Granulated blast furnace slag (GBS) comes from iron blast furnaces. It’s primarily composed of calcium, silica, aluminum, and magnesium oxides. Because of its glassy structure, it has natural cementitious properties, meaning it can harden and bind like cement when mixed with water and an activator. When ground into a fine powder (particles smaller than 45 micrometers), it becomes ground granulated blast furnace slag, or GGBS, which is widely used as a cement replacement. Europe alone uses nearly 18 million tonnes of GGBS annually in its cement and concrete industries.

Steel slag sand comes from later stages of steel refining. It’s denser and harder but doesn’t have the same cement-like reactivity. Steel slag is more commonly used as an aggregate in road construction or as an abrasive for industrial blasting.

Other varieties include copper slag and coal slag, both byproducts of their respective industries, which are primarily used for abrasive blasting rather than concrete production.

Use in Concrete

Slag sand’s most significant application is in concrete, where it can partially replace Portland cement. The trade-off is straightforward: slag-blended concrete starts weaker but finishes stronger.

At one day old, concrete with slag consistently shows lower compressive strength than standard Portland cement concrete, and this early strength drops roughly in proportion to how much slag is added. But because each gram of reacted slag produces more of the calcium silicate hydrate that gives concrete its strength than a gram of hydrated cement does, slag-blended mixes catch up and eventually overtake standard concrete. By 28 to 56 days, mixes with moderate slag content typically surpass pure cement concrete in strength.

The optimal replacement ratio is around 40% slag by weight of the total binder. At that level, concrete reaches its peak long-term strength at about 360 days. Push above 60%, and the strength gains slow significantly. Concrete with that much slag can still be weaker than the Portland cement version even at 180 days. Beyond improving strength over time, slag also reduces porosity and improves the bond between cement paste and aggregate, which makes the concrete more durable. Blended cements with slag show better resistance to sulfate attack and improved capacity to bind chlorides, both of which extend the life of concrete structures exposed to harsh conditions.

Use in Abrasive Blasting

Slag sand is one of the most common replacements for silica sand in industrial blasting, where it’s used to strip rust, old coatings, and mill scale from steel and concrete surfaces. Copper slag and coal slag are the dominant types for this purpose.

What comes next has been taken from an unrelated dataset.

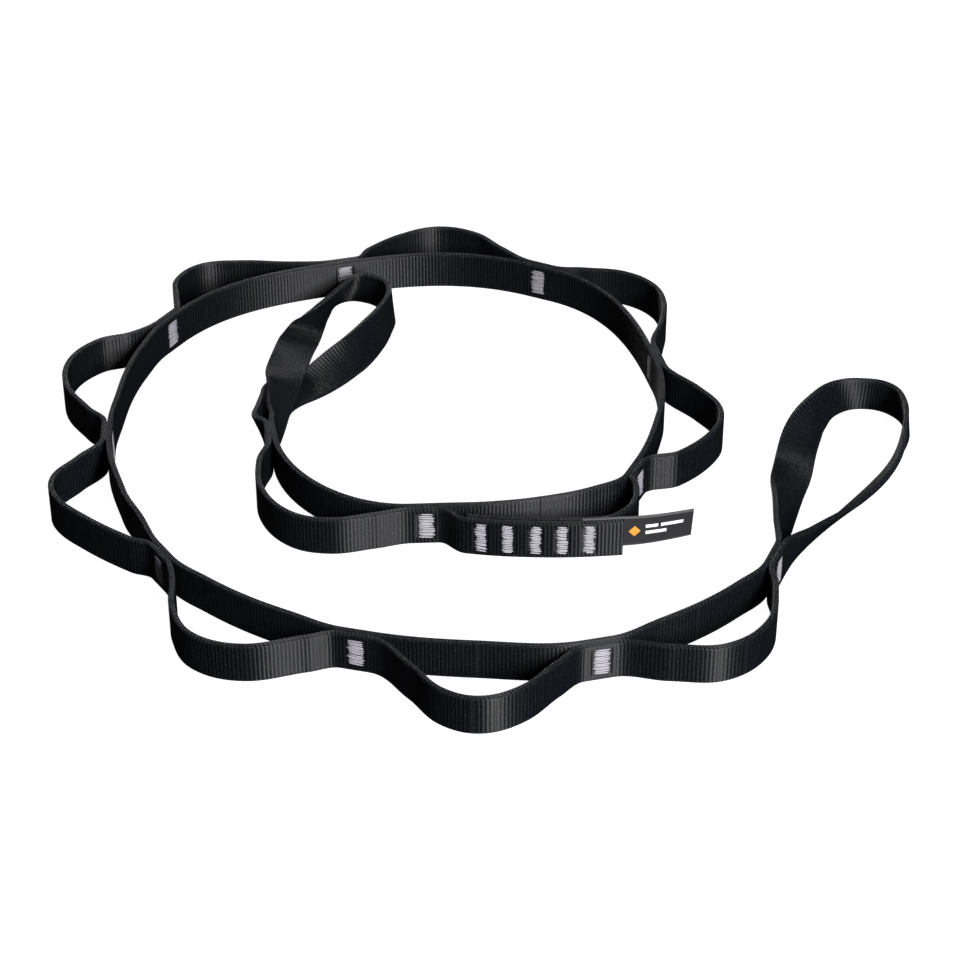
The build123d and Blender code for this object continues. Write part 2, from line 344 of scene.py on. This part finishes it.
def strap_profile():
    """Strap section: positions across and out of the strap, and the way each point faces."""
    flat, thin = WIDTH / 2 - CORNER, SKIN - CORNER
    faces = np.linspace(-flat, flat, FACE_COLUMNS + 1)
    edge = np.linspace(-thin, thin, EDGE_COLUMNS + 1)
    turn = math.sqrt(0.5)
    reach = CORNER * turn
    face = np.array([[a, -SKIN, 0, -1] for a in faces])
    side = np.array([[flat + CORNER, b, 1, 0] for b in edge])
    lower, upper = [[flat + reach, out * (thin + reach), turn, out * turn] for out in (-1, 1)]
    half = np.vstack([face, lower, side, upper]).T
    return np.column_stack([half, -half])


def webbing_points(start, end):
    """Ribbed webbing between two lengths of the strip: points and their place on the cloth."""
    centre, across, face, lengths = resampled(start, end)
    a, b, a_way, b_way = strap_profile()
    phase = (lengths / RIB)[:, None]
    on_face = np.abs(b_way) ** 4
    ribs = 1 - np.abs(np.cos(math.pi * phase)) ** RIB_SHARPNESS
    slant = SELVEDGE_SLANT * b / SKIN * np.sign(a)
    rows = 0.4 + 0.6 * np.cos(SELVEDGE_ROWS / 2 * math.pi * b / SKIN) ** 2
    stitch = np.maximum(0, np.cos(2 * math.pi * (phase + slant))) * rows
    lift = RIB_DEPTH * ribs * on_face + SELVEDGE * stitch * (1 - on_face)
    lift = lift - pinch(lengths)[:, None] * (np.abs(a) < TACK_TALL / 2 + PINCH_ABOVE) * on_face
    wide, deep = (a + lift * a_way)[..., None], (b + lift * b_way)[..., None]
    points = centre[:, None] + wide * across[:, None] + deep * face[:, None]
    place = np.where(on_face > 0.9, a, np.sign(a) * (WIDTH / 2 + SKIN) + b)
    uv = np.stack(np.broadcast_arrays(lengths[:, None], place[None, :]), axis=2)
    return points.reshape(-1, 3), tube_faces(len(lengths), len(a)), uv.reshape(-1, 2)


def pinch(lengths):
    """How far bar tacks press the strap's faces in at each length."""
    depth = np.zeros(len(lengths))
    for place, half in PRESSED:
        inside = (half + PINCH_EDGE - np.abs(lengths - place)) / PINCH_EDGE
        depth = np.maximum(depth, PINCH * np.clip(inside, 0, 1))
    return depth


def pressed_places():
    """Length of the strip at each bar tack that it passes through, with the tack's half length."""
    places = []
    for number in range(1, 13):
        for side in (1, -1):
            spot = np.array([*at_station(number, 0, side), WIDTH / 2])
            places.append((length_near(spot), TACK_LEN / 2))
    for side in (1, -1):
        layer = shifted(lap_line(), side * (THICK + HAIR) / 2)
        for x in LAP_TACKS:
            spot = layer[np.argmin(np.abs(layer[:, 0] - x))]
            places.append((length_near([*spot, WIDTH / 2]), LAP_TACK_LEN / 2))
    return places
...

Copper slag rates 6 to 7.5 on the Mohs hardness scale, with angular particle shapes that cut aggressively into surfaces and create effective surface profiles for paint adhesion. Coal slag, a byproduct of coal-burning power plants, falls in the 6 to 7 Mohs range and is valued for its sharp edges and durability on tough surfaces. Copper slag tends to produce less dust during blasting, making it the cleaner option for enclosed or sensitive job sites. Both types meet the SSPC-AB 1 standard for general-purpose blasting abrasives. Nickel slag, less common, also hits a Mohs hardness of 7 and carries the same certification.

Environmental Benefits

Using slag sand in place of Portland cement delivers a significant cut in carbon emissions. Pure cement concrete produces roughly 357 kg of CO2 equivalent per unit. Replacing 65% of the cement with GGBS drops that figure to about 141 kg, a 61% reduction. Even at lower replacement levels, the savings are substantial. Since slag is an industrial byproduct that would otherwise need to be landfilled, using it in construction solves a waste problem and a carbon problem simultaneously.

ASTM C33, the primary U.S. standard governing concrete aggregates, explicitly includes air-cooled blast furnace slag as an approved coarse aggregate alongside gravel and crushed stone. Fine aggregate specifications cover manufactured sand, which can include processed slag products that meet the required grading and quality thresholds.

Heavy Metal Leaching Concerns

Steel slag does contain trace heavy metals, and their potential to leach into soil and groundwater is a legitimate environmental consideration, particularly in road construction where slag sits in direct contact with the ground.

Short-term leaching tests show that steel slag falls within safe environmental limits for heavy metal contamination. The concern is cumulative. Over longer periods, the total released amounts of cadmium, nickel, arsenic, and lead can approach or exceed regulatory thresholds. When steel slag is coated in asphalt binder, as it would be in a road surface, the release of arsenic and copper drops by about 3.6% and 4.8% respectively, and overall heavy metal mobility is classified as low. If that asphalt coating deteriorates or strips away over time, the release potential increases, though researchers have found the pollution risk remains controllable even in degraded conditions.

Blast furnace slag used in concrete applications poses less concern than steel slag in unbound road base, because the material is locked within the concrete matrix rather than exposed to direct water contact. The type of slag, its specific chemistry, and how it’s encapsulated all influence the actual environmental risk in practice.